Output exactly the lines from the first one down to the line containing "noise is how", inclusive.

Rows from a 3D modeling dataset
• • •

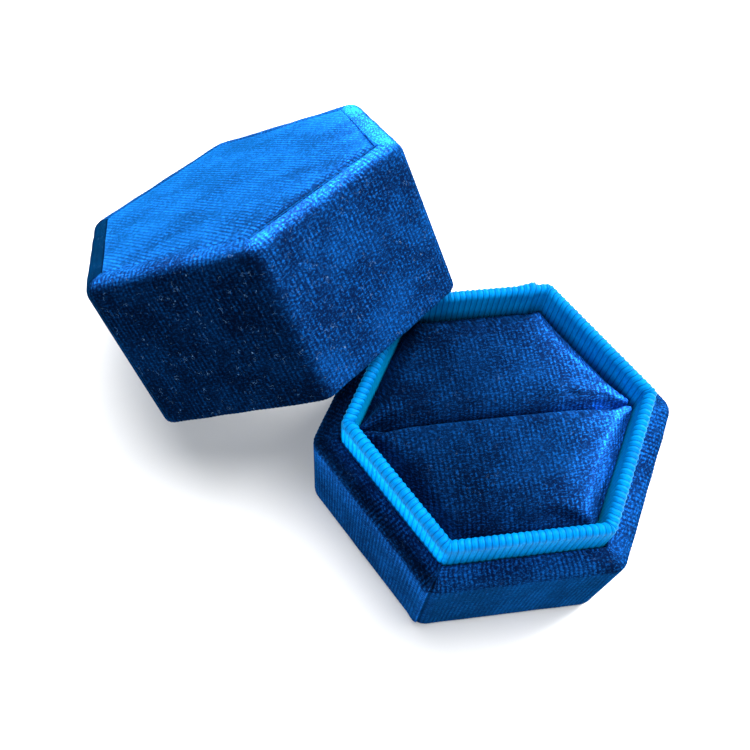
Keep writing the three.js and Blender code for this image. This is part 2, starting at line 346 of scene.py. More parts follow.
class Nodes:
    """A short way to write a material's node tree. Its places are in millimetres, so the scale of a
    noise is how many grains it has for each millimetre."""

    def __init__(self, name):
        self.material = bpy.data.materials.new(name)
        self.material.use_nodes = True
        self.tree = self.material.node_tree
        self.tree.nodes.clear()
        output = self.tree.nodes.new("ShaderNodeOutputMaterial")
        self.shader = self.tree.nodes.new("ShaderNodeBsdfPrincipled")
        self.link(self.shader.outputs["BSDF"], output.inputs["Surface"])

    def add(self, kind, **settings):
        node = self.tree.nodes.new(kind)
        for key, value in settings.items():
            setattr(node, key, value)
        return node

    def link(self, source, target):
        self.tree.links.new(source, target)

    def put(self, target, value):
        if isinstance(value, bpy.types.NodeSocket):
            self.link(value, target)
        else:
            target.default_value = value

    def math(self, operation, first, second=0.0):
        node = self.add("ShaderNodeMath", operation=operation)
        self.put(node.inputs[0], first)
        self.put(node.inputs[1], second)
        return node.outputs[0]

    def scaled(self, vector, scale):
        node = self.add("ShaderNodeVectorMath", operation="MULTIPLY")
        self.put(node.inputs[0], vector)
        node.inputs[1].default_value = scale
        return node.outputs[0]

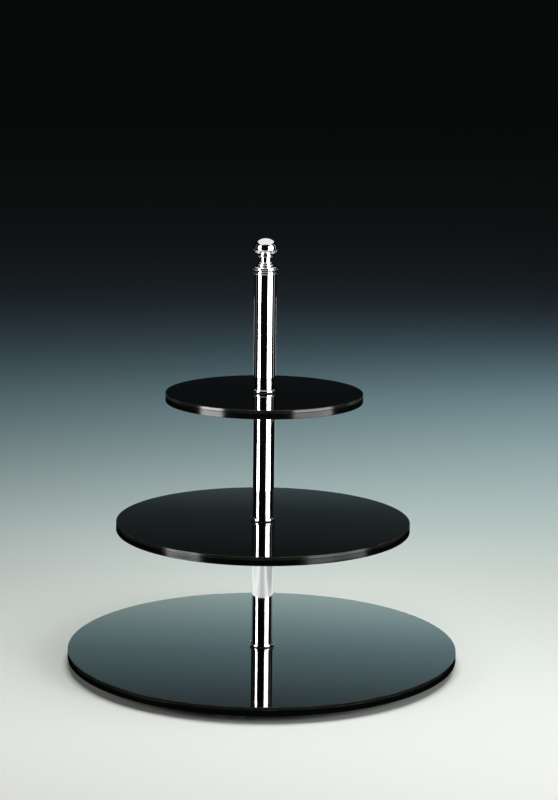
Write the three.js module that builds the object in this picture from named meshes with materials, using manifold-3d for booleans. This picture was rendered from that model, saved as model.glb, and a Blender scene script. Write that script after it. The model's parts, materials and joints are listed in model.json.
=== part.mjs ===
// A three-tier cake stand: three round glossy plates, clamped one above the other on a
// chromed column that comes apart in three screwed sections, with a turned finial on top
// and four rubber feet below.
// Millimetres, +Z up. The origin is on the surface that the stand rests on, under the column.

import * as THREE from 'three';
import { mergeVertices } from 'three/addons/utils/BufferGeometryUtils.js';
import Module from 'manifold-3d';

const wasm = await Module();
wasm.setup();

// Plates. Each one is a thin smoked cover sheet bonded on a thicker black core sheet.
const BASE_PLATE_RADIUS = 200;
const MIDDLE_PLATE_RADIUS = 150;
const TOP_PLATE_RADIUS = 100;
const CORE_THICK = 6;
const COVER_THICK = 3;
const PLATE_THICK = CORE_THICK + COVER_THICK;
const PLATE_HOLE_RADIUS = 4.5;
const OUTER_ARRIS = 0.5;
const SEAM_ARRIS = 0.3;

// Feet and the screws that hold them.
const FOOT_HEIGHT = 8;
const FOOT_RADIUS = 17;
const FOOT_TAPER = 1.5;
const FOOT_CIRCLE_RADIUS = 170;
const FOOT_COUNT = 4;
const FIRST_FOOT_ANGLE = -99.4;
const FOOT_RECESS_RADIUS = 6.5;
const FOOT_RECESS_DEPTH = 4.5;
const FOOT_SCREW_RADIUS = 2;
const FOOT_SCREW_HEAD_RADIUS = 4;
const FOOT_SCREW_HEAD_THICK = 2.4;
const FOOT_SCREW_BITE = 4.5;

// Column sections.
const TUBE_RADIUS = 11;
const TUBE_WALL = 1.2;
const TUBE_LENGTH = 120;
const COLLAR_RADIUS = 12.5;
const COLLAR_THICK = 3;
const SPIGOT_RADIUS = TUBE_RADIUS - TUBE_WALL - 0.05;
const SPIGOT_LENGTH = 12;
const HEAD_PLUG_LENGTH = 16;
const WASHER_THICK = 0.5;
const WASHER_RADIUS = 11.6;
const SUPPORT_WASHER_RADIUS = 10.6;

// The M8 thread that joins the sections, drawn at its outer diameter.
const STUD_RADIUS = 4;
const TAPPED_RADIUS = 4.1;
const STUD_ENGAGEMENT = 13;
const STUD_BURIED = 15;

// Fixing under the base plate.
const BACKING_WASHER_RADIUS = 20;
const BACKING_WASHER_THICK = 1.5;
const SCREW_HEAD_RADIUS = 7;
const SCREW_HEAD_THICK = 4;
const SOCKET_ACROSS_FLATS = 5;
const SOCKET_DEPTH = 2.5;
const FOOT_SOCKET_ACROSS_FLATS = 2.5;
const FOOT_SOCKET_DEPTH = 1.4;

// Ring round the top end of the column, and the finial above it.
const END_RING_RADIUS = 12;
const END_RING_HEIGHT = 3.5;
const FINIAL_WASHER_THICK = 0.7;
const FINIAL_RING_HEIGHT = 4.3;
const FLARE_RADIUS = 8.3;
const FLARE_TOP = 8.4;
const NECK_RADIUS = 5.75;
const NECK_TOP = 13;
const BEAD_RADIUS = 7.6;
const BEAD_TOP = 16.2;
const KNOB_RADIUS = 12.1;
const KNOB_EQUATOR = 22.3;
const KNOB_UPPER_HEIGHT = 10;
const KNOB_LOWER_HEIGHT = 7.2;
const FINIAL_BORE_DEPTH = 12;
const FINIAL_STUD_ENGAGEMENT = 10.5;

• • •

## SOLUTION
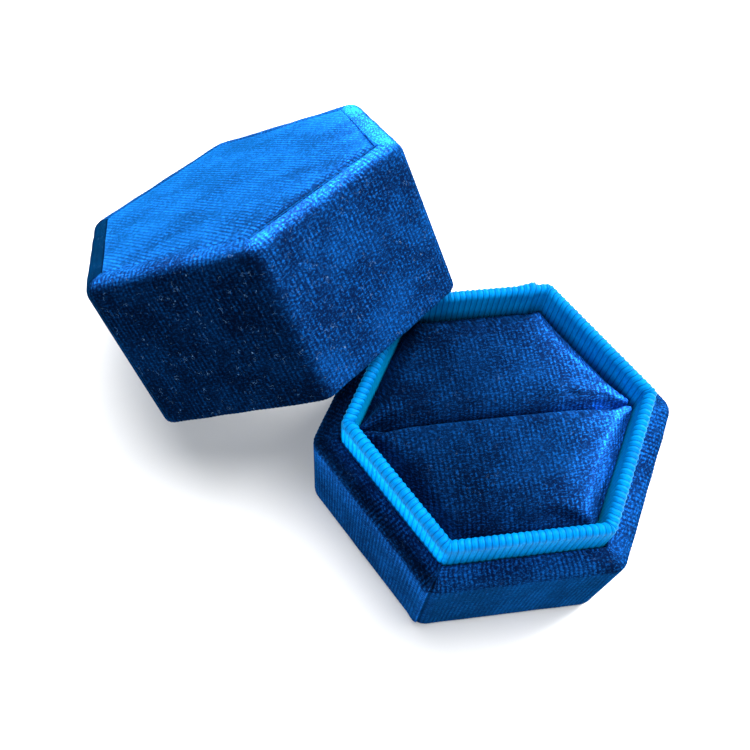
Keep writing the three.js and Blender code for this image. This is part 2, starting at line 346 of scene.py. More parts follow.
class Nodes:
    """A short way to write a material's node tree. Its places are in millimetres, so the scale of a
    noise is how many grains it has for each millimetre."""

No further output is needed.